--- Exercise details ---
An exact copy of every record is needed.

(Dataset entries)
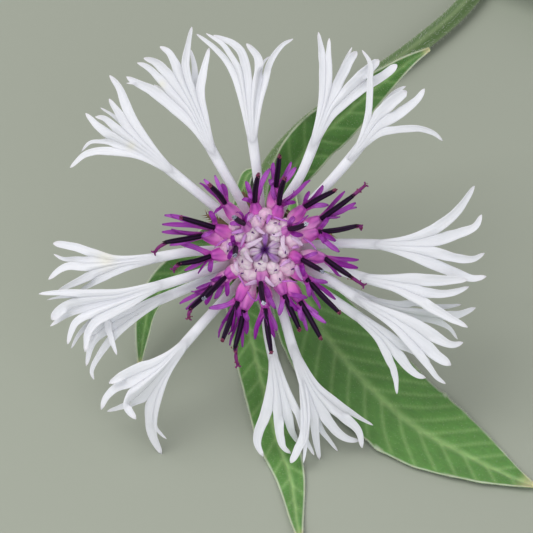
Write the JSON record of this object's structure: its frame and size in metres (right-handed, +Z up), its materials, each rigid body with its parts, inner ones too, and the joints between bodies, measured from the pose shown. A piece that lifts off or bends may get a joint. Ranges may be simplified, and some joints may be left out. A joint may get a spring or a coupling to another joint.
{
  "type": "mountain cornflower",
  "caption": "Cut mountain cornflower lying on a surface: fringed white ray florets round a tuft of purple disc florets, a scaly green involucre, a curved stem and lance-shaped leaves.",
  "frame": {"origin": "middle of the small flat spot under the straight end of the stem, on the surface the flower lies on", "axes": "+Z up from the surface, +Y along the straight end of the stem towards its cut end, +X to the right seen from above; the bloom is at the -Y end and faces -Y and up"},
  "size_m": [0.1303, 0.2036, 0.0551],
  "materials": {
    "bract_green": "matte",
    "ray_white": "matte",
    "disc_purple": "satin",
    "stem_green": "matte",
    "leaf_green": "matte"
  },
  "bodies": {
    "root": {"involucre": "bract_green", "ray_florets": "ray_white", "disc_florets": "disc_purple", "stem": "stem_green", "leaf_1": "leaf_green", "leaf_2": "leaf_green", "leaf_3": "leaf_green", "leaf_4": "leaf_green", "leaf_5": "leaf_green", "leaf_6": "leaf_green"}
  },
  "joints": []
}
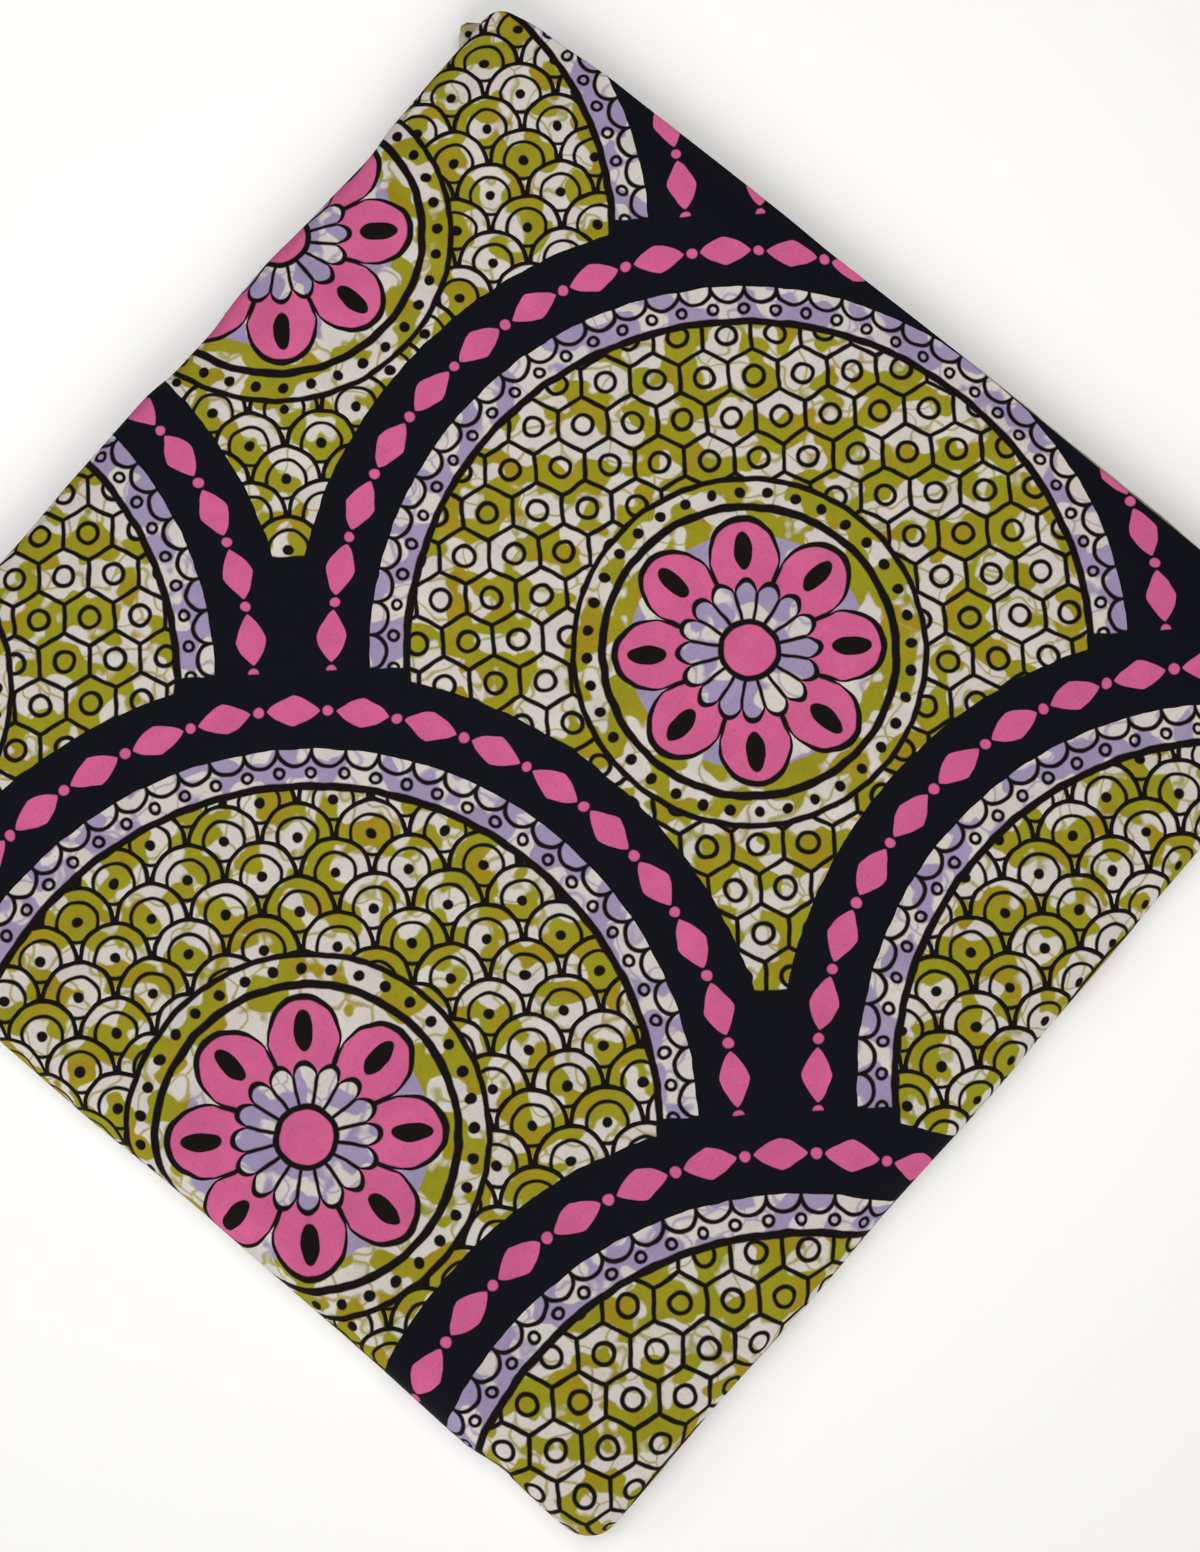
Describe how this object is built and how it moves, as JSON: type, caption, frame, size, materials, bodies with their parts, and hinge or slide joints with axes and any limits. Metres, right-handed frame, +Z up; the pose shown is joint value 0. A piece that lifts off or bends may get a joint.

--- Correct result ---
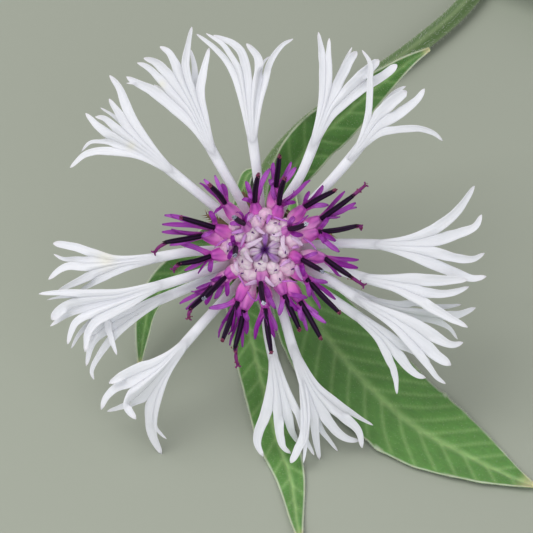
Write the JSON record of this object's structure: its frame and size in metres (right-handed, +Z up), its materials, each rigid body with its parts, inner ones too, and the joints between bodies, measured from the pose shown. A piece that lifts off or bends may get a joint. Ranges may be simplified, and some joints may be left out. A joint may get a spring or a coupling to another joint.
{
  "type": "mountain cornflower",
  "caption": "Cut mountain cornflower lying on a surface: fringed white ray florets round a tuft of purple disc florets, a scaly green involucre, a curved stem and lance-shaped leaves.",
  "frame": {"origin": "middle of the small flat spot under the straight end of the stem, on the surface the flower lies on", "axes": "+Z up from the surface, +Y along the straight end of the stem towards its cut end, +X to the right seen from above; the bloom is at the -Y end and faces -Y and up"},
  "size_m": [0.1303, 0.2036, 0.0551],
  "materials": {
    "bract_green": "matte",
    "ray_white": "matte",
    "disc_purple": "satin",
    "stem_green": "matte",
    "leaf_green": "matte"
  },
  "bodies": {
    "root": {"involucre": "bract_green", "ray_florets": "ray_white", "disc_florets": "disc_purple", "stem": "stem_green", "leaf_1": "leaf_green", "leaf_2": "leaf_green", "leaf_3": "leaf_green", "leaf_4": "leaf_green", "leaf_5": "leaf_green", "leaf_6": "leaf_green"}
  },
  "joints": []
}
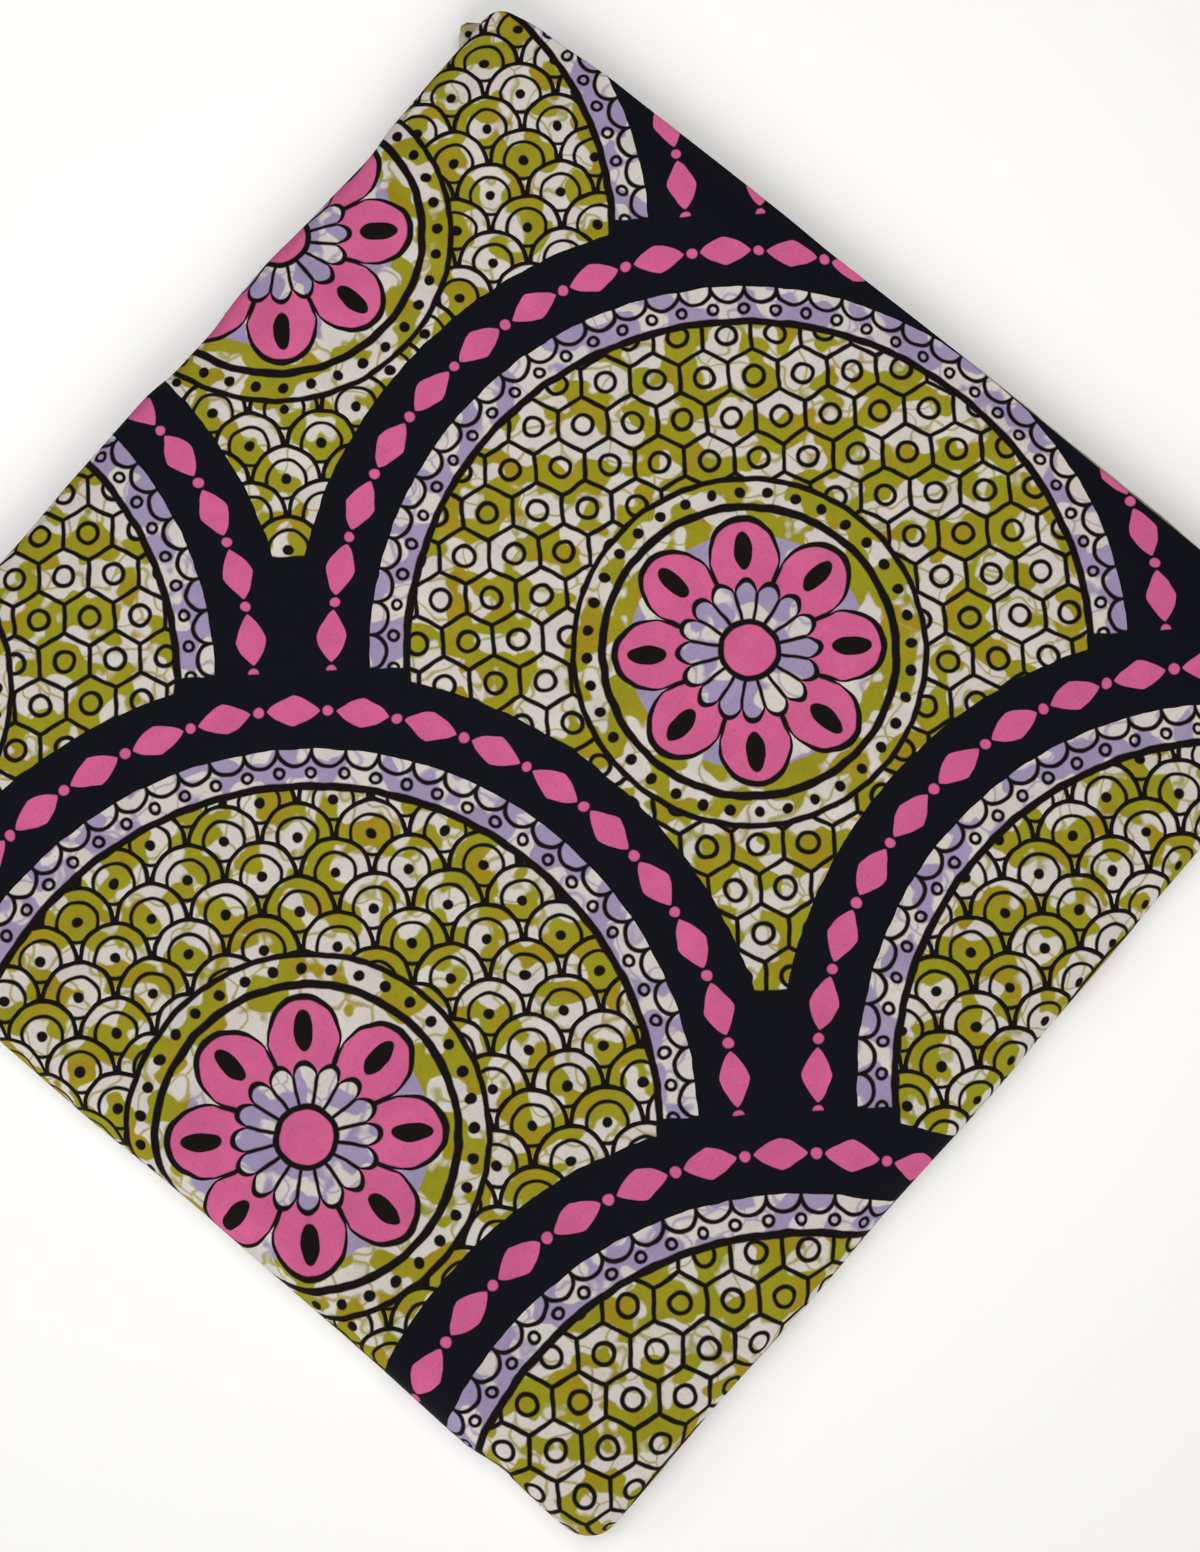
Describe how this object is built and how it moves, as JSON: type, caption, frame, size, materials, bodies with their parts, and hinge or slide joints with axes and any limits. Metres, right-handed frame, +Z up; the pose shown is joint value 0. A piece that lifts off or bends may get a joint.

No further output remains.